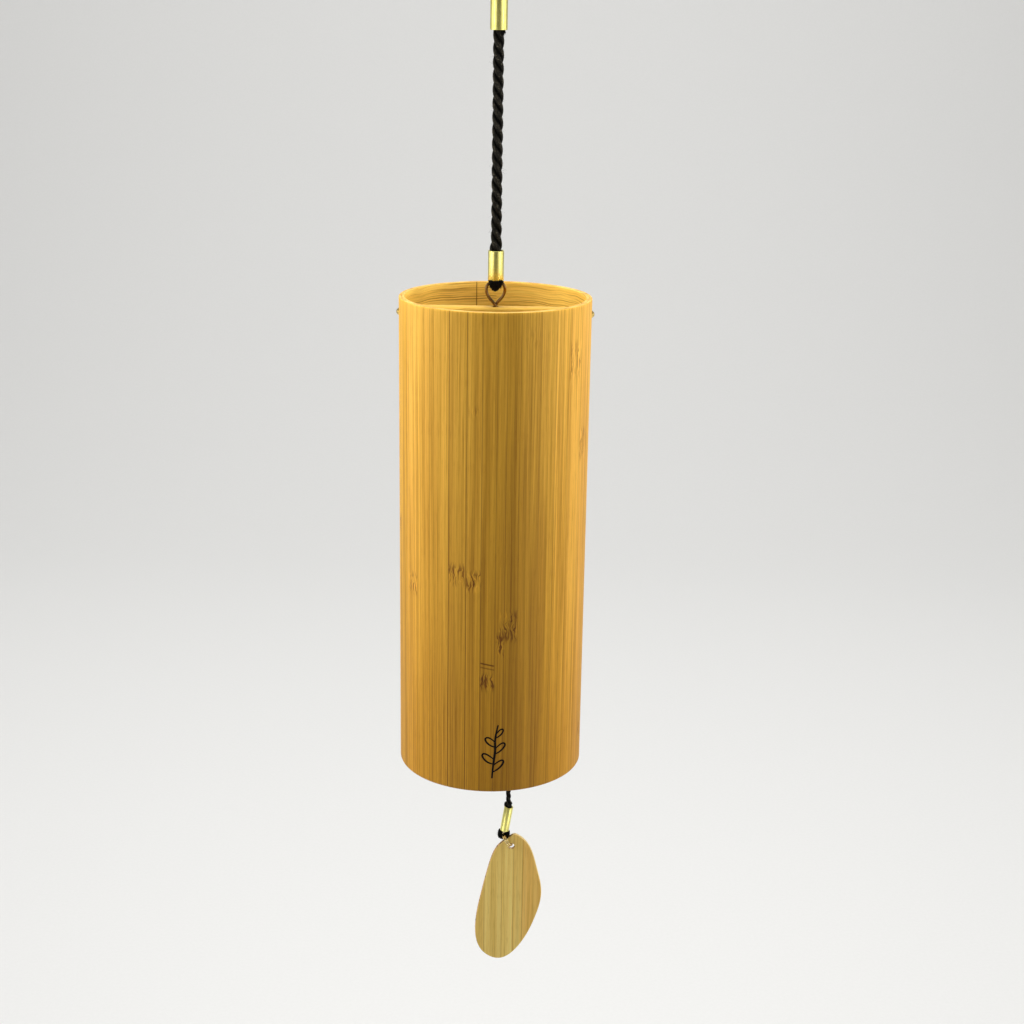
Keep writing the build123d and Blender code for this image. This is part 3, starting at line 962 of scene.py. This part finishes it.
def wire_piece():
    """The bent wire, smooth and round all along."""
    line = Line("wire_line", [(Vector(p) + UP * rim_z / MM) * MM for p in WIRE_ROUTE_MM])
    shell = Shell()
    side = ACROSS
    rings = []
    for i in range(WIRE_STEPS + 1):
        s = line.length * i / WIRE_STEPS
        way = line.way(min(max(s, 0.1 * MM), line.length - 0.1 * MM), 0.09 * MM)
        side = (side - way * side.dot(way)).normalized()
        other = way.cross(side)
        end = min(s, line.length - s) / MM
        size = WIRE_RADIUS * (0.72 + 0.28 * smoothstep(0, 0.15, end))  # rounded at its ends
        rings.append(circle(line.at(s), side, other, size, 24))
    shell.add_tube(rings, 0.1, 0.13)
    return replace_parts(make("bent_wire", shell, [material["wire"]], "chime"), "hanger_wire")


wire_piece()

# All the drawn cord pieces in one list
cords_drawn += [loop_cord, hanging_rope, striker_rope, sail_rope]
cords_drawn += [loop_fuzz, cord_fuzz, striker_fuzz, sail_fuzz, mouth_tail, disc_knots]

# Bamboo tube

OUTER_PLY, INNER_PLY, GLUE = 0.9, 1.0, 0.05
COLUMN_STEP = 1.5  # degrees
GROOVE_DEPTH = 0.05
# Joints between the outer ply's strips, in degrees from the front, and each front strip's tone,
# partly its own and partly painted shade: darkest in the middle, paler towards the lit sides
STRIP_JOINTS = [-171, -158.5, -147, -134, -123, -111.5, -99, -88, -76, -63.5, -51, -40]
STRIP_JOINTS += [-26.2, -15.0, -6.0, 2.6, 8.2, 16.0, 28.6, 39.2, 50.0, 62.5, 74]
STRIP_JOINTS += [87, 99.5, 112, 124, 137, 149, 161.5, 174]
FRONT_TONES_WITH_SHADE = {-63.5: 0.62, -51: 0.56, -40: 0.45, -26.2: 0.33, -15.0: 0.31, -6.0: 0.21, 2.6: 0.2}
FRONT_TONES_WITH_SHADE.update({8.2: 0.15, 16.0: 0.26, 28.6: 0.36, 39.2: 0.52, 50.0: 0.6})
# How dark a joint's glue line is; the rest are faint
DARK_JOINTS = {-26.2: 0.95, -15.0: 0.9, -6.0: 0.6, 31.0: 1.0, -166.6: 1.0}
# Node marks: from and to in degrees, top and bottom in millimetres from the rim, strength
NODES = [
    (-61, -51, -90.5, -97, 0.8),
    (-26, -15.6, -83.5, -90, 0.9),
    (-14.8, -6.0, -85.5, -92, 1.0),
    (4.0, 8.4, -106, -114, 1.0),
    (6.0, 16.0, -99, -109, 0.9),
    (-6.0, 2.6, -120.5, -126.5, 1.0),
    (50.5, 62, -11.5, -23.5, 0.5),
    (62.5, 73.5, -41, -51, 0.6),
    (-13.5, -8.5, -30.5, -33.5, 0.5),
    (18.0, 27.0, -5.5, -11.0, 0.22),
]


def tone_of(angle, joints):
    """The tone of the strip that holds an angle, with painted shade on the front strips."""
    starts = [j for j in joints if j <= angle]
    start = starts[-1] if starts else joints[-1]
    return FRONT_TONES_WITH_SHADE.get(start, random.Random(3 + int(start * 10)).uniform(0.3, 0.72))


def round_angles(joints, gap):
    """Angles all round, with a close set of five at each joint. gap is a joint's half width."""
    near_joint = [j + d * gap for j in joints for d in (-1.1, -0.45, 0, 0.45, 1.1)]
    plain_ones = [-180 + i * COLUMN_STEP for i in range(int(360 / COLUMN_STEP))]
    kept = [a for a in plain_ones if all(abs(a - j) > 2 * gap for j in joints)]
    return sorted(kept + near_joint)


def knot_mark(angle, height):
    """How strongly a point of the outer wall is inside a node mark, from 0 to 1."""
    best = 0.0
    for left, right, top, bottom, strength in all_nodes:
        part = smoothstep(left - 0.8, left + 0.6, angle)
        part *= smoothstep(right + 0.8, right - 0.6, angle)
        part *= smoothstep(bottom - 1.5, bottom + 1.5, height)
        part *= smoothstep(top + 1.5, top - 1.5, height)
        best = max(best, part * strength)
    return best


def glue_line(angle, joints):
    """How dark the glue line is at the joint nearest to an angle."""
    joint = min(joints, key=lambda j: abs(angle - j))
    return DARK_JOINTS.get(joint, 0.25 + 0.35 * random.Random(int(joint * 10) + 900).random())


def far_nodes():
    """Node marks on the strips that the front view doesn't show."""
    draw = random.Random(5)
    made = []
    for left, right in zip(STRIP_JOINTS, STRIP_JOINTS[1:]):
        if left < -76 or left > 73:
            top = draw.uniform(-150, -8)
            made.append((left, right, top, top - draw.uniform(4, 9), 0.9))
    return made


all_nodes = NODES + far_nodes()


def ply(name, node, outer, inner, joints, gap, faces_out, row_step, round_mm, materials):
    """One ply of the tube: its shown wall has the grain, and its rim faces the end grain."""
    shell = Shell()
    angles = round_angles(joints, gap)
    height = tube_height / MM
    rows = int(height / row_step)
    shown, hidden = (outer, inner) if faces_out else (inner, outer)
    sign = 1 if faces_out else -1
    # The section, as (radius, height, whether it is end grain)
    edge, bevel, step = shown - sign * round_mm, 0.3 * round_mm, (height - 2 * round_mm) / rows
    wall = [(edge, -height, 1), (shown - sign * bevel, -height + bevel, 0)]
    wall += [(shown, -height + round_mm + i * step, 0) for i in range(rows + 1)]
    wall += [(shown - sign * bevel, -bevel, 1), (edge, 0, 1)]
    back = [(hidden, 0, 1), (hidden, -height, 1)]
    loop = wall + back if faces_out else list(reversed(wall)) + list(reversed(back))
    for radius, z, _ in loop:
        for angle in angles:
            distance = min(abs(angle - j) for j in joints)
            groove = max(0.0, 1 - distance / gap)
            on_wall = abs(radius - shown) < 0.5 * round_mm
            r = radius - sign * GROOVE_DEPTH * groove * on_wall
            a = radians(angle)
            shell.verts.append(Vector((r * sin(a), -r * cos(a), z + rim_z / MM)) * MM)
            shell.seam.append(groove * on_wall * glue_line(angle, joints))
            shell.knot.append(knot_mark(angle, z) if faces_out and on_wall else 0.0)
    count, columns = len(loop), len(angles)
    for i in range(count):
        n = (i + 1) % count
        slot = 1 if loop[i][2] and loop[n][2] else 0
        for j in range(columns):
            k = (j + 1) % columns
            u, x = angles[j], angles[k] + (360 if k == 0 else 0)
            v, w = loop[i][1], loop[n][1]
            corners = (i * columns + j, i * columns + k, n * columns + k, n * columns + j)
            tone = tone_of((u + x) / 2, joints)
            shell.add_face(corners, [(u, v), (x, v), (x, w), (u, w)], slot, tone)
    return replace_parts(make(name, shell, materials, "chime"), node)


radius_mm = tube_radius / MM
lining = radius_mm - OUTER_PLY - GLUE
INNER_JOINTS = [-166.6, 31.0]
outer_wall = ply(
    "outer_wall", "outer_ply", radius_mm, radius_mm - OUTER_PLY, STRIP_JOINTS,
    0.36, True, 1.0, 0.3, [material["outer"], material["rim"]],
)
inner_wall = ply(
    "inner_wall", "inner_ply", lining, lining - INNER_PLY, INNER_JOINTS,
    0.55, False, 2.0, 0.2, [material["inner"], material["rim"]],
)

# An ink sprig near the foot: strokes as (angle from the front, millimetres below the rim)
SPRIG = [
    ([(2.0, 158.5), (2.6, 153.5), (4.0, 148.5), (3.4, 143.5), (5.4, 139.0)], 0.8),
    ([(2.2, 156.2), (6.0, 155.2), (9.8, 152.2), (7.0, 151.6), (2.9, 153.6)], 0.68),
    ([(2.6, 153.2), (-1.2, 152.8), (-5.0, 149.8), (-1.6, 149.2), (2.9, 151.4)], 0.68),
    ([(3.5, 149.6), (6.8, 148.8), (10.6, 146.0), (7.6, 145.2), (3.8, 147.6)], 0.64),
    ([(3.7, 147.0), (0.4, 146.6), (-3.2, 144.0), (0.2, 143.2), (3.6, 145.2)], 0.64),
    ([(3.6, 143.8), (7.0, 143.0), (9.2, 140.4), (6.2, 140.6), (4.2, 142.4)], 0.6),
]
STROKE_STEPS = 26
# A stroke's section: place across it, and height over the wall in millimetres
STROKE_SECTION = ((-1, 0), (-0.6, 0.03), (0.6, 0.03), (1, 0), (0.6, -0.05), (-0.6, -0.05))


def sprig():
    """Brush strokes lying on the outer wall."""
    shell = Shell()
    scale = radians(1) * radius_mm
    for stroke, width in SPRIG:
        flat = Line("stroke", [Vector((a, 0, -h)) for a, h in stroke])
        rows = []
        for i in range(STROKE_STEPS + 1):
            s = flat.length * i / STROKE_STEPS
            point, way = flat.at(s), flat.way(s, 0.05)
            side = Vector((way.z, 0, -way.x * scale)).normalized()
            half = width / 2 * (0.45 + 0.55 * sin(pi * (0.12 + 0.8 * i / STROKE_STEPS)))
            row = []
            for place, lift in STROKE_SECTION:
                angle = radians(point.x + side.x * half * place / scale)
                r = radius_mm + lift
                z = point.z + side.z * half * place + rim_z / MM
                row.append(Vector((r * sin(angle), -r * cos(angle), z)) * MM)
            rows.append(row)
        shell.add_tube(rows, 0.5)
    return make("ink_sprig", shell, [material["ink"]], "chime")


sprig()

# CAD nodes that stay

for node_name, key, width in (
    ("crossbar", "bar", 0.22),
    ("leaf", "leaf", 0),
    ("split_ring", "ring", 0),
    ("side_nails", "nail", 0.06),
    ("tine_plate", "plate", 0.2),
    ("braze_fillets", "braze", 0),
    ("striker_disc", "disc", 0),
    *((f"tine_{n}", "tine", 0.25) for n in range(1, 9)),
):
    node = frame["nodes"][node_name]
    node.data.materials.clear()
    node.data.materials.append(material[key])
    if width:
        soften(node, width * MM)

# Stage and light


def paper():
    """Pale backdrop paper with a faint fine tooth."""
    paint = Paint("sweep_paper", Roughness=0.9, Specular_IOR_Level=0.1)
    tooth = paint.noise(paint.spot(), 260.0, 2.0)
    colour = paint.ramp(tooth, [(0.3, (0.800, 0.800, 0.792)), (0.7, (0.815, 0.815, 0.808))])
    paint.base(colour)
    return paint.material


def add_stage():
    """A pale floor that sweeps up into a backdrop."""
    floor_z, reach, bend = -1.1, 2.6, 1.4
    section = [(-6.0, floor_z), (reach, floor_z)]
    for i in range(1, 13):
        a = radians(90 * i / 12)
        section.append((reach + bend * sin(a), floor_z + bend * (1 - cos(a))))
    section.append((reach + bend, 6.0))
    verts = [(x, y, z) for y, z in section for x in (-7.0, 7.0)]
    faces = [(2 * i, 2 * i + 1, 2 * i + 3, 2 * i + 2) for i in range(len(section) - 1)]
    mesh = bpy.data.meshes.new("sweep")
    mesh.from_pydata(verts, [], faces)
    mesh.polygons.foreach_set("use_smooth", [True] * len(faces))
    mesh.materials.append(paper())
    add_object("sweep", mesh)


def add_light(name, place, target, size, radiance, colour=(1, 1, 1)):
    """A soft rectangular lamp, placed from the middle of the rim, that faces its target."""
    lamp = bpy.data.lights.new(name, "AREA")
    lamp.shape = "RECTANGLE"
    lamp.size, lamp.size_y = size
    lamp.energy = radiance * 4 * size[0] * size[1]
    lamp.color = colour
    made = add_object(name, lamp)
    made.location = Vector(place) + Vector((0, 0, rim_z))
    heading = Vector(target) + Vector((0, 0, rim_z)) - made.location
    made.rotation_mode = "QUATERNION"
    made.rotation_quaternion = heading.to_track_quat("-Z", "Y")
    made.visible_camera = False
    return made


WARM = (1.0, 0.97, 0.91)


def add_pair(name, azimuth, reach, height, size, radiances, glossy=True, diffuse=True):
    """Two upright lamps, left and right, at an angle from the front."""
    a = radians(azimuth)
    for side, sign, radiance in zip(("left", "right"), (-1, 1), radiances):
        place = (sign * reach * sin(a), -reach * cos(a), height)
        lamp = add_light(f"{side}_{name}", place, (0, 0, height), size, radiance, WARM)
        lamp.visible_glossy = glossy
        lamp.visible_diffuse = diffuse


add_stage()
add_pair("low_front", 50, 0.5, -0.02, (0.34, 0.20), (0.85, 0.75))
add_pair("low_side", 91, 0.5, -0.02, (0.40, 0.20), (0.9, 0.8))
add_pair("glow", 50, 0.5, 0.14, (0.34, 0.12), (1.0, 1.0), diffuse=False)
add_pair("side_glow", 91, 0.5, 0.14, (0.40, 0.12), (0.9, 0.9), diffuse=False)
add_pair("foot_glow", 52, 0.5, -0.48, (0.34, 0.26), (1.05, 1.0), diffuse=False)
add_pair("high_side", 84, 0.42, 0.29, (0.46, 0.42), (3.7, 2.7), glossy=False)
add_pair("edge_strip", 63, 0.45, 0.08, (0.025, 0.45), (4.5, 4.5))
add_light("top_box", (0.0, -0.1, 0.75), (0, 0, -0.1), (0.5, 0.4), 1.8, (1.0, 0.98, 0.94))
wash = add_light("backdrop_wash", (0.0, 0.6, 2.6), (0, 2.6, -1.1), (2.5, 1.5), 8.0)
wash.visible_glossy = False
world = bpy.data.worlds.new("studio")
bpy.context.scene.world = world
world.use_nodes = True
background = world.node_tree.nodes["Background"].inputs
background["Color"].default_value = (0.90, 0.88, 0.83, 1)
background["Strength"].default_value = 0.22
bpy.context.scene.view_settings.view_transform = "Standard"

__STATED GOAL__: Give only the number of lines in the material above that include the word "make".

__EXERCISE OUTPUT__: 3